The number of data points are 1089


Unnamed: 0,Year,Lag1,Lag2,Lag3,Lag4,Lag5,Volume,Today,Direction
0,1990,0.816,1.572,-3.936,-0.229,-3.484,0.154976,-0.27,Down
1,1990,-0.27,0.816,1.572,-3.936,-0.229,0.148574,-2.576,Down
2,1990,-2.576,-0.27,0.816,1.572,-3.936,0.159837,3.514,Up
3,1990,3.514,-2.576,-0.27,0.816,1.572,0.16163,0.712,Up
4,1990,0.712,3.514,-2.576,-0.27,0.816,0.153728,1.178,Up


(a) Fit a logistic regression model that predicts Direction using Lag1 and Lag2 using all but the first observation.

In [6]:
# Splitting the data
Weekly_train = Weekly.drop([0])
Weekly_test = Weekly.iloc[0].to_frame().T
y = Weekly.Direction == 'Up'
y_train = y.drop([0])
y_test = y[0]

# Fitting the model 
predictors = MS(['Lag1','Lag2'])
X_train = predictors.fit_transform(Weekly_train)
X_test = predictors.fit_transform(Weekly_test)

glm = sm.GLM(y_train, X_train, family=sm.families.Binomial())
results = glm.fit()
summarize(results)

Unnamed: 0,coef,std err,z,P>|z|
intercept,0.2232,0.061,3.63,0.0
Lag1,-0.0384,0.026,-1.466,0.143
Lag2,0.0608,0.027,2.291,0.022


(b) Use the model from (a) to predict the direction of the first observation. You can do this by predicting that the first observation will go up if P ( Direction = "Up"| Lag1, Lag2) > 0.5. Was this observation correctly classified?

In [7]:
prob = results.predict(X_test.values.astype(float))
prob

array([0.57139232])

(c) Use the model from (a) to predict the direction of the first observation. You can do this by predicting that the
first observation will go up if P ( Direction = "Up"| Lag1, Lag2) > 0.5. Was this observation correctly classified?

In [8]:
prediction = 'Up' if prob>0.5 else 'Down'
print("correct" if prediction==y_test else "incorrect")

incorrect


(d) Write a for loop from i = 1 to i = n, where n is the number of observations in the data set, that performs each of the following steps:

i. Fit a logistic regression model using all but the ith observation to predict Direction using Lag1 and Lag2.

ii. Compute the posterior probability of the market moving up for the ith observation.

iii. Use the posterior probability for the ith observation in order to predict whether or not the market moves up.

iv. Determine whether or not an error was made in predicting the direction for the ith observation. If an error was made, then indicate this as a 1, and otherwise indicate it as a 0.

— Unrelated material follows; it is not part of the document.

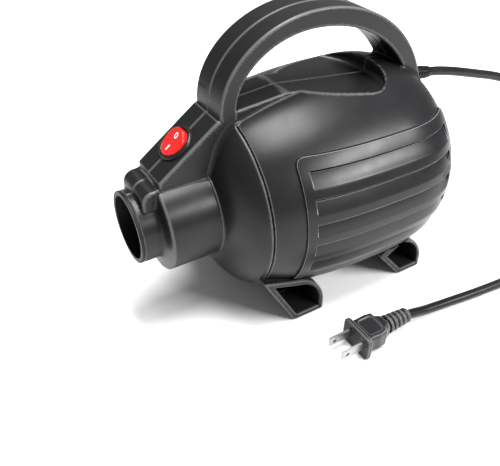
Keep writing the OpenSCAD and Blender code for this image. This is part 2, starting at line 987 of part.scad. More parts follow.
// Two leads from the board to the motor's end bell
module motor_leads()
    color("#1c3c8c")
        for (s = [-1, 1])
            lead(smooth([[94.7, 12 * s, 45.8], [95, 12 * s, 50], [94.6, 12.2 * s, 55], [92, 12.5 * s, 60],
                         [84, 13 * s, 65.5], [71, 13 * s, 70.5], [58, 11 * s, 75]], 3), 1.1);

module cord_clamp()
    color("#1f2022")
        translate([clamp_pos[0], 0, clamp_pos[1]])
            difference() {
                translate([-4, -11, -3])
                    cube([8, 22, 6]);
                for (y = [-8, 8])
                    translate([0, y, -4])
                        cylinder(r = screw_hole_r, h = 8, $fn = 24);
                translate([0, 0, -4])
                    cylinder(r = cord_r, h = 8);
            }

// The end of the cord inside the pump, from the strain relief down through the clamp
module cord_inside()
    color("#111112")
        lead(smooth([[84.8, 0, 126.7], [81.5, 0, 126.2], [78.4, 0, 124.2], [76.5, 0, 121],
                     [clamp_pos[0], 0, 117], [clamp_pos[0], 0, 106]], 2), cord_r - 0.05, 10);

module clamp_screws()
    color("#b9bcc0")
        for (y = [-8, 8])
            translate([clamp_pos[0], y, clamp_pos[1] - 9]) {
                cylinder(r = screw_r, h = 12, $fn = 24);
                translate([0, 0, 12])
                    cylinder(r = head_r, h = 1.8, $fn = 24);
            }

// ---------------------------------------------------------------- mains cord and plug

module strain_relief()
    color("#141416")
        at_gland()
            rotate_extrude()
                polygon([[0, flange_in[0]], [flange_r, flange_in[0]], [flange_r, flange_in[1]],
                         [gland_r, flange_in[1]], [gland_r, 0.8], [boot_r, 0.8],
                         [boot_r, 2.5], [boot_tip_r, boot_l], [0, boot_l]]);

module cord_from_handle()
    color("#111112")
        lead(smooth(route_down, 2), cord_r, 10);

module cord_coil()
    color("#111112")
        translate([coil_c[0], coil_c[1], coil_lift])
            rotate_extrude()
                translate([coil_r - coil_w / 2, 0])
                    square([coil_w, coil_h]);

module coil_tie()
    color("#1d1d1f")
        translate([coil_c[0] + coil_r, coil_c[1] - tie_w / 2, 0])
            difference() {
                translate([-coil_w / 2 - 1.9, 0, 0])
                    cube([coil_w + 3.5, tie_w, coil_h + coil_lift + tie_t]);
                translate([-coil_w / 2 - 0.9, -1, coil_lift])
                    cube([coil_w + 1.5, tie_w + 2, coil_h]);
            }

module cord_to_plug()
    color("#111112")
        lead(smooth(route_to_plug, 2), cord_r, 10);

module plug_body()
    color("#222326")
        translate([plug_x, plug_y, plug_z])
            rotate([0, 90, 0]) {
                linear_extrude(3)
                    plug_section(8.8, 12.6);
                translate([0, 0, 3 - eps])
                    linear_extrude(15)
                        plug_section(7.4, 9.6);
                translate([0, 0, 18 - 2 * eps])
                    linear_extrude(5)
                        plug_section(6.6, 7.6);
                translate([0, 0, 23 - 3 * eps])
                    cylinder(r = 4.6, h = plug_l - 23);
                for (i = [0:4])
                    translate([0, 0, 24.5 + i * 3.7])
                        cylinder(r = 6.2 - i * 0.25, h = 2);
            }

// Rectangle of half height h and half width w with cut corners
module plug_section(h, w)
    polygon([[-h, -w + 3], [-h + 3, -w], [h - 3, -w], [h, -w + 3], [h, w - 3], [h - 3, w], [-h + 3, w], [-h, w - 3]]);

module plug_blades()
    color("#c9cbcd")
        for (y = [-blade_pitch / 2, blade_pitch / 2])
            translate([plug_x, plug_y + y, plug_z])
                difference() {
                    translate([-blade_l, -blade_t / 2, -blade_w / 2])
                        cube([blade_l, blade_t, blade_w]);
                    translate([-11.8, 0, 0])
                        rotate([90, 0, 0])
                            cylinder(r = 1.5, h = 4, center = true, $fn = 32);
                }

// ---------------------------------------------------------------- drawing

left_housing();
right_housing();
housing_screws();
outlet_duct();
left_vent_panel();
right_vent_panel();
front_foot();
rear_foot();
foot_screws();
switch_bezel();
switch_rocker();
switch_terminals();
fan_casing();
guide_vane_ring();
impeller();
impeller_nut();
motor_shaft();
armature_core();
armature_windings();
commutator();
motor_can();
motor_magnets();
motor_end_bell();
front_bush();
rear_bush();
brush_holders();
carbon_brushes();
brush_springs();
front_motor_mount();
rear_motor_mount();
rectifier_board();
board_components();
board_screws();
switch_leads();
motor_leads();
cord_clamp();
clamp_screws();
strain_relief();
cord_inside();
cord_from_handle();
cord_coil();
coil_tie();
cord_to_plug();
plug_body();
plug_blades();
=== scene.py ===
"""Electric air mattress pump: materials, fine shapes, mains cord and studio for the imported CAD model."""
import json
import math

import bmesh
import bpy
import numpy as np
from mathutils import Matrix, Vector


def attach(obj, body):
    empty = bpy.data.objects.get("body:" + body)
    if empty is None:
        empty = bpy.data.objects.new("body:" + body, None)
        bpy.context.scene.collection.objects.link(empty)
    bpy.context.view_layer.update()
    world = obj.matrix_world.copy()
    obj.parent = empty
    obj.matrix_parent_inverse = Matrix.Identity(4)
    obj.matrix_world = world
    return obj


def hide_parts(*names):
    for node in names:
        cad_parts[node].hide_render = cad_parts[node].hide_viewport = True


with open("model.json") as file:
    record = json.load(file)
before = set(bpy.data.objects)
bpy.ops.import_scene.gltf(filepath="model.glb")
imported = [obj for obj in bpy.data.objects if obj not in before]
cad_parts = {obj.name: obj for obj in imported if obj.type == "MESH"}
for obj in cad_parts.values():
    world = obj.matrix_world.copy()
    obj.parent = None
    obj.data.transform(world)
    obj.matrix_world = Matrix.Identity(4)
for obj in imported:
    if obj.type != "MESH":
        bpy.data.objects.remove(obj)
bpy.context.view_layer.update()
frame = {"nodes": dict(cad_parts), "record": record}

MM = 0.001
AXIS_Z = 75.0
FINE = 1.0

# ------------------------------------------------------------------ camera

CAMERA_AT = (-187.8, -272.2, 287.9)
CAMERA_TURN = math.radians(-30.48)
CAMERA_RISE = math.radians(38.45)
SENSOR = 36.0
LENS = 42.25
CLIP = (0.01, 20.0)


def make_camera():
    """Camera at the photograph's angle; right, up and back are its own axes."""
    c, s = math.cos(CAMERA_TURN), math.sin(CAMERA_TURN)
    ce, se = math.cos(CAMERA_RISE), math.sin(CAMERA_RISE)
    right = Vector((c, s, 0.0))
    up = Vector((-s * se, c * se, ce))
    back = Vector((s * ce, -c * ce, se))
    data = bpy.data.cameras.new("camera")
    data.sensor_width = SENSOR
    data.lens = LENS
    data.clip_start, data.clip_end = CLIP
    camera = bpy.data.objects.new("camera", data)
    turn = Matrix((right, up, back)).transposed().to_4x4()
    camera.matrix_world = Matrix.Translation(Vector(CAMERA_AT) * MM) @ turn
    bpy.context.collection.objects.link(camera)
    bpy.context.scene.camera = camera


make_camera()

# ------------------------------------------------------------------ node helpers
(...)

(e) Take the average of the n numbers obtained in (d) iv in order to obtain the LOOCV estimate for the test error. Comment on the results.

In [9]:
# Defining a function that performs LOOCV for given data 

def LOOCV():
    n = Weekly.shape[0]
    misclassification_count = 0
    y = Weekly.Direction == 'Up'
    for i in range(n):
        Weekly_train = Weekly.drop([i])
        Weekly_test = Weekly.iloc[i].to_frame().T
        y_train = y.drop([i])
        y_test = y[i]

        # Fitting the model 
        predictors = MS(['Lag1','Lag2'])
        X_train = predictors.fit_transform(Weekly_train)
        X_test = predictors.fit_transform(Weekly_test)

        glm = sm.GLM(y_train, X_train, family=sm.families.Binomial())
        results = glm.fit()
        
        # Making predictions and counting errors
        prob = results.predict(X_test.values.astype(float))
        prediction = True if prob>0.5 else False
        if prediction!=y_test:
            misclassification_count+=1
    print("{0} out of 1089 examples are misclassified".format(misclassification_count))
    print("and the error rate is {0}%".format(round(misclassification_count/n,2)*100))

LOOCV()

490 out of 1089 examples are misclassified
and the error rate is 45.0%


> We see that the validation error is 45%, which is only slightly better than flipping a coin. However, there is large positive correlation in the training examples. Hence this error is most likely an overestimate of the actual test error.